Forty heads of government joined Macron and Starmer on a video link from Paris on 17 April to stand up the "Strait of Hormuz Maritime Freedom of Navigation Initiative" . Friedrich Merz and Giorgia Meloni attended in person. The list of what the conference produced is short: no signed framework, no published rules of engagement, a mission characterised as "strictly defensive" and deployable only "when conditions are met", meaning after a ceasefire or end of hostilities. The list of who was not there is shorter still: the United States. Washington will be "briefed on the outcome". Saudi Arabia and the Gulf Cooperation Council did not confirm participation.

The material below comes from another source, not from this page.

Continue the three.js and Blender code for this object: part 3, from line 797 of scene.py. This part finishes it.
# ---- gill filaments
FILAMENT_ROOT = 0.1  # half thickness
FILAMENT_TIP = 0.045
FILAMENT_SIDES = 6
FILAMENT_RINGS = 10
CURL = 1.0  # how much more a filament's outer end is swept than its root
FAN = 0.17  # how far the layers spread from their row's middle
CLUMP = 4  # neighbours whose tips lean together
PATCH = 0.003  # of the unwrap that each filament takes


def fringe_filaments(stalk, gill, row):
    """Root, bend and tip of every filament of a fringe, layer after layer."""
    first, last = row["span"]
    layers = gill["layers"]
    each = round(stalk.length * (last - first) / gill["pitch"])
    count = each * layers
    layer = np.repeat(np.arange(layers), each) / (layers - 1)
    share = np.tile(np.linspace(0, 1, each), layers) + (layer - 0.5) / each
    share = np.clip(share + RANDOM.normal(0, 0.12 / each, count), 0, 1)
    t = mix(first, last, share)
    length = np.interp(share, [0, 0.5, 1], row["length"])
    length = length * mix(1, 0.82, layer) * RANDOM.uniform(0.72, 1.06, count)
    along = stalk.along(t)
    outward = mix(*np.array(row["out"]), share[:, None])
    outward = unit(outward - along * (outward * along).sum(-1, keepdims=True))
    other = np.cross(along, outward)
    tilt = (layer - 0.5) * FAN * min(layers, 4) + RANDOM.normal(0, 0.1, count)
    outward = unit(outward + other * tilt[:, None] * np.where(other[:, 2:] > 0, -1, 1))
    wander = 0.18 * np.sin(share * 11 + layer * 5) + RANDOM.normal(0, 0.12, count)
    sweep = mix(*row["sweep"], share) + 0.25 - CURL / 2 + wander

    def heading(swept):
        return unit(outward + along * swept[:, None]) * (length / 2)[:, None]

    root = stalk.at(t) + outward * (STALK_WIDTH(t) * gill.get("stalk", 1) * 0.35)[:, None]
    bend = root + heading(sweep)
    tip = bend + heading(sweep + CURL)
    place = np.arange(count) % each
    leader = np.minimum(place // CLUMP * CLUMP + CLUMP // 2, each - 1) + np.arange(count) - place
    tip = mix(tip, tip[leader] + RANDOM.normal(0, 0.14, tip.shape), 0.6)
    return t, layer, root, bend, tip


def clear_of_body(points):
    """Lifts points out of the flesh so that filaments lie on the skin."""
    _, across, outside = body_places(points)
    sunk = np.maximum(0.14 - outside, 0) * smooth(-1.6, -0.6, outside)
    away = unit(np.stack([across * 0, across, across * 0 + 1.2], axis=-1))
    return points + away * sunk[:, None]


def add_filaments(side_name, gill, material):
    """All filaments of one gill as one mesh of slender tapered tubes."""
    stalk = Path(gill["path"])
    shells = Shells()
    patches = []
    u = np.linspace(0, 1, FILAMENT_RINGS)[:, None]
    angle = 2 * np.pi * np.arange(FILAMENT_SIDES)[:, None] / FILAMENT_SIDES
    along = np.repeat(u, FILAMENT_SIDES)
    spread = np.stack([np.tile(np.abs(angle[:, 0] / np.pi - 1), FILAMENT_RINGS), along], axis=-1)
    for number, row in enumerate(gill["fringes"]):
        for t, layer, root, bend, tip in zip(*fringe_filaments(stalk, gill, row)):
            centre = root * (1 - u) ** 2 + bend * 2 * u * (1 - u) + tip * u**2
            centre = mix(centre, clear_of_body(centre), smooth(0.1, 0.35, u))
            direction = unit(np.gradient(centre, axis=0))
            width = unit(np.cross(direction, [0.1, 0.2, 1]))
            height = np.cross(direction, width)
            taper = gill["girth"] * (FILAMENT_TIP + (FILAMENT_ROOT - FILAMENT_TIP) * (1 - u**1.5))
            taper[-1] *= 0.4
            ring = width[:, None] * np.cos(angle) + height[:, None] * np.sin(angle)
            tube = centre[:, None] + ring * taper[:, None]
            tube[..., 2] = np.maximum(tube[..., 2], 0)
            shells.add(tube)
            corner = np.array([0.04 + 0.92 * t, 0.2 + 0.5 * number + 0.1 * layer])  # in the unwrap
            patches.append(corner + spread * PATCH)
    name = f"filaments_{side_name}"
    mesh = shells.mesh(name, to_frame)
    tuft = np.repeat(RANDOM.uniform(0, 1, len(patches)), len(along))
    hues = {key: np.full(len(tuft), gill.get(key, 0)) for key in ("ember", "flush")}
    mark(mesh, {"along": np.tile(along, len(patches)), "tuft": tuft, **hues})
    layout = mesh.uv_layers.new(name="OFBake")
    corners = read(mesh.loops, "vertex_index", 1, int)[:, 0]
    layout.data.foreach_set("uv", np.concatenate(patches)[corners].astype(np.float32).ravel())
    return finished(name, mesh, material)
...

No framework was signed, no rules of engagement published, and deployment was deferred to “when conditions are met”, meaning after a ceasefire or end of hostilities. But in international maritime law the first credible multilateral framework usually holds, and subsequent arrangements negotiate against it rather than displace it. The initiative rests on legal ground the European Union laid down when it rejected Trump's Hormuz toll joint venture on UNCLOS transit-passage grounds , and on the flag-state protests France and Japan filed after their vessels appeared on Trump's toll-interdiction list . That is a pre-existing legal spine, not an improvised one.
Starmer's pre-conference line, that "the unconditional and immediate reopening of the strait is a global responsibility", frames the initiative as a post-war reconstruction instrument rather than a live-conflict intervention. The "when conditions are met" trigger binds the 40-nation mission to whatever ceasefire architecture emerges, which in practice locks the European timeline to whoever holds the end-of-war pen. That is Washington. But the text being drafted is European.

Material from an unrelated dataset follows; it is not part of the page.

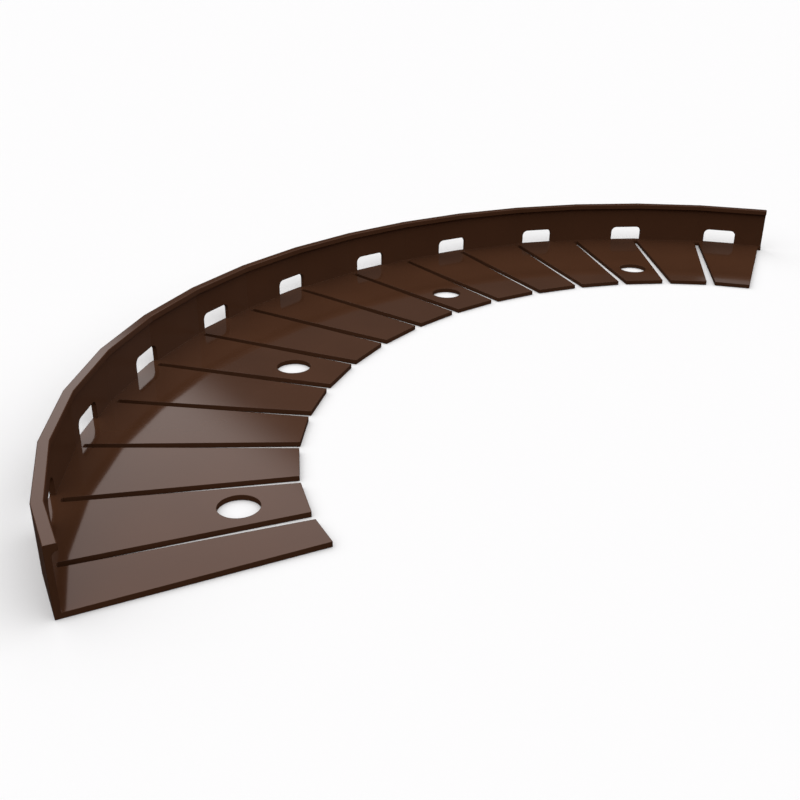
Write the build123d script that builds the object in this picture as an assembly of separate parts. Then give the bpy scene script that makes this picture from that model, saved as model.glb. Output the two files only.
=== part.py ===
"""Curved stair nosing: one bendable L-section strip, slit along its leg and set to a radius.

The wall stands on the outside of the curve and carries a thickened lip along its top edge.
The leg lies flat inside the curve. Slits divide it into fingers, and the wall bends only at
the slits, so the plan is a polygon with one straight facet for each finger. The curve is
gentlest in the middle and tightens a little towards both ends. The strip is sawn off within
its first finger and in the slit after its last one. A round hole passes through every fourth
finger, and windows are punched through the foot of the wall.

Frame: millimetres, +Z up, +X along the chord from the first finger to the last, the
underside of the leg on Z = 0, and the origin under the middle of the bounding box.
"""
import math
import os

from build123d import *

# Strip section
wall_height = 25.0
wall_thickness = 2.0
leg_width = 85.0
leg_thickness = 2.0
lip_overhang = 2.0
lip_height = 2.5
edge_radius = 0.4

# Fingers
finger_pitch = 40.0
finger_count = 16
first_facet_length = 25.0
last_facet_length = 40.0

# Radius of the wall's outer corners in the middle of the strip and at its ends
middle_radius = 302.0
end_radius = 216.0

# Slits between the fingers
slit_root_width = 2.8
slit_mouth_width = 4.8
slit_root_offset = 2.4
slit_corner_radius = 0.6

# Fixing holes in the leg
hole_diameter = 15.0
hole_setback = 62.0
first_holed_finger = 2
hole_every = 4

# Windows in the wall, spaced along it from where a full first finger would start
window_length = 19.0
window_height = 8.2
window_corner_radius = 3.0
window_spacing = 60.0
first_window = 74.0

# How far a cutting tool runs past the faces that it cuts
overshoot = 5.0


def bend_for(radius):
    """Bend in degrees at each slit that sets the facets to a radius."""
    return 2 * math.degrees(math.asin(finger_pitch / 2 / radius))


def bend_after(finger):
    """Bend in degrees at the slit after a finger, growing from the middle slit outwards."""
    middle_slit = finger_count / 2
    outward = (finger - middle_slit) / (middle_slit - 1)
    growth = bend_for(end_radius) - bend_for(middle_radius)
    return bend_for(middle_radius) + growth * outward**2


def facet_plane(finger):
    """Plane at the start of a facet: x runs along the wall, y into the curve and z down."""
    heading = sum(bend_after(passed) for passed in range(1, finger_count)) / 2
    start = Vector(0, 0, 0)
    along = Vector(1, 0, 0).rotate(Axis.Z, heading)
    for passed in range(1, finger):
        start += along * finger_pitch
        along = along.rotate(Axis.Z, -bend_after(passed))
    return Plane(origin=start, x_dir=along, z_dir=(0, 0, -1))


def facet_point(finger, along, inward, height=0.0):
    """Point at a distance along a facet, a distance into the curve and a height."""
    return facet_plane(finger).from_local_coords(Vector(along, inward, -height))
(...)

Saudi Arabia, the UAE, Oman, Qatar, Kuwait and Bahrain did not confirm participation, leaving the six states that border or control access to the strait off the signatory list. A Hormuz initiative without Saudi Arabia, the UAE or Oman on the paper is still an aspirational document. The Paris conference will be judged on whether insurance-industry engagement, the line most likely to unlock the P&I freeze that has paralysed the strait since day one, becomes a working text out of Northwood next week. Paris wrote the preamble. Whether the operational annex lands with a British signature or waits for the GCC to sign on is the near-term question.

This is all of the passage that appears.